It was 120 years ago that Frank Baum first published The Wonderful Wizard of Oz and 80 years ago that the film version won its Academy Awards, and it has become an American parable.
“Time has been powerless to put its kindly philosophy out of fashion,” says a title card at the beginning of the movie.
What does it mean for us? For one thing, the magical journey of Dorothy with the Tin Man, the Scarecrow and the Lion can help illustrate three 21st century spiritual maladies that Pope Francis identifies in his Joy of the Gospel.
The Scarecrow is an icon of the age of information.
After Dorothy crash-lands on a witch in the Land of Oz and heads out on the Yellow Brick Road, she meets a Scarecrow with no brain. Instead his head is full of straw. When Dorothy asks him how he is able to speak, he says, “Some people without brains do an awful lot of talking, don’t they?”
Yes, they do. As Pope Francis put it: “We are living in an information-driven society which bombards us indiscriminately with data — all treated as being of equal importance — and which leads to remarkable superficiality in the area of moral discernment.”
We have supercomputers in our pockets and have access to information of all kinds at our beck and call. But facts without Truth leave us no better off — and possibly worse, because what good is an arsenal of facts without the interior equipment to direct them?
When Dorothy asks directions, the Scarecrow says, “This is a very nice way,” indicating one direction with one hand. Then, “It’s pleasant down that way, too,” he says. “Of course, some people do go both ways,” he adds.
The Tin Man is homo economicus, the human person as economic unit.
We all are a little like the Tin Man. St. John Paul II said “Work was made for man, not man for work,” but we live to work rather than working to live. We think material goods will make us happy, and so we work more in order to fill our diminishing moments of downtime with shiny new things.
They don’t help us. As Pope Francis put it in Joy of the Gospel, we quickly lose our heart: “The great danger in today’s world, pervaded as it is by consumerism, is the desolation and anguish born of a complacent yet covetous heart, the feverish pursuit of frivolous pleasures, and a blunted conscience.”
The Cowardly Lion is us on social media.
When Dorothy and her companions first meet him, the Lion is full of bluster and threats. But when Dorothy stands up to him, he backs down immediately, whimpering.

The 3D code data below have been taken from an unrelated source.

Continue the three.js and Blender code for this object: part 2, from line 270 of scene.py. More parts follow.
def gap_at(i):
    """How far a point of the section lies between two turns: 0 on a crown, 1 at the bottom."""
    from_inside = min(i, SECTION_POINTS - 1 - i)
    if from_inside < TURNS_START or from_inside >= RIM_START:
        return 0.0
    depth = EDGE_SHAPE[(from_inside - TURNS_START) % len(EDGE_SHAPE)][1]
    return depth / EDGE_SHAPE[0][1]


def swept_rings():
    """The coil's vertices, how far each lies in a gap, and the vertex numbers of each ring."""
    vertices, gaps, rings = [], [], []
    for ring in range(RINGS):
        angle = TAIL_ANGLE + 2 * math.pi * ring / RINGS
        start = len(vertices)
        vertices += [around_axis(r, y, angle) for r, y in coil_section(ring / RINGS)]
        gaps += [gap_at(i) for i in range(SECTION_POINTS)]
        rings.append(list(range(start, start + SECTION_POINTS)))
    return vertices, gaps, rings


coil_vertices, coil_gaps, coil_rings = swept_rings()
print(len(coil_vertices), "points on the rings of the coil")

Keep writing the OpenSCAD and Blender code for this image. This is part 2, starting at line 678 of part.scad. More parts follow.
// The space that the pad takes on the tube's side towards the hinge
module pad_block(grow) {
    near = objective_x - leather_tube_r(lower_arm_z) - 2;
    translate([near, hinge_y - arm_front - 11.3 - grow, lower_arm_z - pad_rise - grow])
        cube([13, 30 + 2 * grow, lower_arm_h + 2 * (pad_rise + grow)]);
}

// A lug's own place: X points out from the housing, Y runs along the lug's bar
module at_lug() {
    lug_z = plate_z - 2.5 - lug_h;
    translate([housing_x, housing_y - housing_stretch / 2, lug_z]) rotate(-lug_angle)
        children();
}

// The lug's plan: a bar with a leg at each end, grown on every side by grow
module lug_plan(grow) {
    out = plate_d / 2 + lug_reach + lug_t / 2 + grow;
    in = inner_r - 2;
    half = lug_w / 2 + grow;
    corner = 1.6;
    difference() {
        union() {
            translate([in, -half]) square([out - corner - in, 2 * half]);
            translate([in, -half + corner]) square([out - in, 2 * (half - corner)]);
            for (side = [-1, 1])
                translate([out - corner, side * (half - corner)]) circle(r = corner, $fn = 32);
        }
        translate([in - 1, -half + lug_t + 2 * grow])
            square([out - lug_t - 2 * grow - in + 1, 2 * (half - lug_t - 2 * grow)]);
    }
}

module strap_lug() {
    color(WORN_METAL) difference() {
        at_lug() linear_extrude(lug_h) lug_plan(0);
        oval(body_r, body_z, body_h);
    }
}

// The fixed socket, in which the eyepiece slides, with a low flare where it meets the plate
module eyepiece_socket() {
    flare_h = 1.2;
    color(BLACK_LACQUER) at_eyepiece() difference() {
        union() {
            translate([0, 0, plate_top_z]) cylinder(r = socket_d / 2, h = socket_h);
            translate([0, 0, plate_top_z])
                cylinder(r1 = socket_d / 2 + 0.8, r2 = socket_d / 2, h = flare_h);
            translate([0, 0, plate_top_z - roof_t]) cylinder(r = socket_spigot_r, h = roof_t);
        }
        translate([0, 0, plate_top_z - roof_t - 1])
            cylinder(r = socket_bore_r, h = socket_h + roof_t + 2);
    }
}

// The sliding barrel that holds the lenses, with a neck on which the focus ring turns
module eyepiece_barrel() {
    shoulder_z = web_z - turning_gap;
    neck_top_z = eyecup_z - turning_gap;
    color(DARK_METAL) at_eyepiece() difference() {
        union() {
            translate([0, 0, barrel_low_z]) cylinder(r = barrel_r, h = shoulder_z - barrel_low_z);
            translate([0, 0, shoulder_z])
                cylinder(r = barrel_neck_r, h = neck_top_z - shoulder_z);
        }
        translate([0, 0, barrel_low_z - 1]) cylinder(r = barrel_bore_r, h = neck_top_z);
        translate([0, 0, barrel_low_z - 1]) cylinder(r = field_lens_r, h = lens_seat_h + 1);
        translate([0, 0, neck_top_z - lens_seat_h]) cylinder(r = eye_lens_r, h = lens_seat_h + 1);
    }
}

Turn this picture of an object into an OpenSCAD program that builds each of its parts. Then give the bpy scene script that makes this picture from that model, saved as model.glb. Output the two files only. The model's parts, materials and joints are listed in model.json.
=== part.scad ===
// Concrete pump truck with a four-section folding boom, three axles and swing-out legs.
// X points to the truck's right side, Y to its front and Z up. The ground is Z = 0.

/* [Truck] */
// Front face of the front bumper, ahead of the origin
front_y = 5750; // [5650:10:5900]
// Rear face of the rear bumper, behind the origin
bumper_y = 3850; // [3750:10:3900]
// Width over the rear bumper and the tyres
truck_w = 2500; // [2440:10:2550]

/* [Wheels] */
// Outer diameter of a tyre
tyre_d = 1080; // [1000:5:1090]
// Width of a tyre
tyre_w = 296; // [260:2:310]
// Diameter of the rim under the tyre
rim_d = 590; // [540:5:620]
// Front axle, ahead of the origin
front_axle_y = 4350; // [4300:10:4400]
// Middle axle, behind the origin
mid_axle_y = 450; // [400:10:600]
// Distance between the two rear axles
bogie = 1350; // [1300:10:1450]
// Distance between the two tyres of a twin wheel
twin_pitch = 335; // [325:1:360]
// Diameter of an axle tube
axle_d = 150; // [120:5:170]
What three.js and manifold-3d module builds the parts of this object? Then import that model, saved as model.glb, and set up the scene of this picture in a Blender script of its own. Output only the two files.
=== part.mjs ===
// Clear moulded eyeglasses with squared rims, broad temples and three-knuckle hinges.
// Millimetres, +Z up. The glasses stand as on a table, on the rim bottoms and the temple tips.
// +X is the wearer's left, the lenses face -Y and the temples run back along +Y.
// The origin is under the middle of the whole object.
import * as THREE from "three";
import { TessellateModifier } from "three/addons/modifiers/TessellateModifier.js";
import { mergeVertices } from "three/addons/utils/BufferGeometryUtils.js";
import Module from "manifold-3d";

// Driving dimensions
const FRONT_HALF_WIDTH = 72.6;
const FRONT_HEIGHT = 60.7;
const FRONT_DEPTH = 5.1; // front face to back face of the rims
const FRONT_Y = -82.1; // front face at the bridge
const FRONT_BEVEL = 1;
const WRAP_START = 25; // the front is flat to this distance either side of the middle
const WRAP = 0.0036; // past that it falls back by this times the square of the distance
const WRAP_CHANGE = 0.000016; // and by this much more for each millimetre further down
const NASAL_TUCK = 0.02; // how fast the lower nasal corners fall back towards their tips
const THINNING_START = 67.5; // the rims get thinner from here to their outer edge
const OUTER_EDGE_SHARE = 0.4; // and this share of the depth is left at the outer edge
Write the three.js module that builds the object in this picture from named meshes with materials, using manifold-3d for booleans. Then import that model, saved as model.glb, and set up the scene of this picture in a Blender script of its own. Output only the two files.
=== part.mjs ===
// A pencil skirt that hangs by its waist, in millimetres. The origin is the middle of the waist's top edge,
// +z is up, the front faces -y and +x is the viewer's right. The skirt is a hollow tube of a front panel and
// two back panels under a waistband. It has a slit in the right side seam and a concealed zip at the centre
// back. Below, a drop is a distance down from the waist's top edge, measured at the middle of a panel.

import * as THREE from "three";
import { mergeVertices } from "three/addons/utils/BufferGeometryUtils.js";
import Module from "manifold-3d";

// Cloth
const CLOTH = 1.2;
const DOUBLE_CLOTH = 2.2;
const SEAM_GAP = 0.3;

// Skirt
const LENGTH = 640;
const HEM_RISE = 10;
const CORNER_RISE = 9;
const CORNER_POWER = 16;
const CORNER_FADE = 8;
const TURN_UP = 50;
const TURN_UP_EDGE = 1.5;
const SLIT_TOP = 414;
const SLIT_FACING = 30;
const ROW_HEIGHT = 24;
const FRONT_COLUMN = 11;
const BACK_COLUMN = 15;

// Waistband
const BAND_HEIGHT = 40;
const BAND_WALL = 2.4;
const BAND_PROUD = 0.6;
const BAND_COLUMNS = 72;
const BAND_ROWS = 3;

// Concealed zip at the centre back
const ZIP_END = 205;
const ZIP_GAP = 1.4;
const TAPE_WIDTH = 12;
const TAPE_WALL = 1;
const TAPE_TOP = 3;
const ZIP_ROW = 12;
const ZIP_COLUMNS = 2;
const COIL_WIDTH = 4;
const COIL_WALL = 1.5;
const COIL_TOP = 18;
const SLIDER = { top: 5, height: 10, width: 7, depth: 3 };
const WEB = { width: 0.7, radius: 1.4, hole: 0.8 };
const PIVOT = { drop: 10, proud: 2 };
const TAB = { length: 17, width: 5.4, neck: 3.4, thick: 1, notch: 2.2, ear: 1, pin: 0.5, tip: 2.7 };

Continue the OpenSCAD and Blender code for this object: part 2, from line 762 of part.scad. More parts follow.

“Why, you’re nothing but a great big coward!” she says.
“You’re right, I am a coward!” says the Lion, bursting into tears. “I haven’t any courage at all. I even scare myself.”
This is what happens to people who interact with the world mostly online. We have bold opinions and strong stances, but can’t handle ourselves with a real human being.
But Pope Francis points out that bluster gets us nowhere. People can only be reached with “attitudes which foster openness to the message: approachability, readiness for dialogue, patience, a warmth and welcome which is non-judgmental.” In other words, with “courage, boundless love and attraction!”
Ultimately, the only way out of these three ideologies is to risk yourself for others.
At one point in the movie, the Wizard tells the Tin Man, “You don’t know how lucky you are not to have one. Hearts will never be practical until they can be made unbreakable.”
The Tin Man answers, “But, I — I still want one.”
He is right. Once we are caught in the cycle of self-seeking comfort, it can seem unbearable to try another way. But we must. The pain of generosity brings more happiness than the comforts of selfishness.
The Scarecrow only gets his brain by planning ways to help Dorothy, and the Lion finds his courage by marching into the witch’s castle to rescue her, tucking his tail into the uniform he is wearing as a disguise.
The lesson? You only find yourself by giving yourself away.
As Pope Francis put it, “The Gospel tells us constantly to run the risk of a face-to-face encounter with others, with their physical presence which challenges us, with their pain and their pleas, with their joy which infects us in our close and continuous interaction. True faith in the incarnate Son of God is inseparable from self-giving, from membership in the community, from service, from reconciliation with others.”
That’s the Yellow Brick Road that leads home.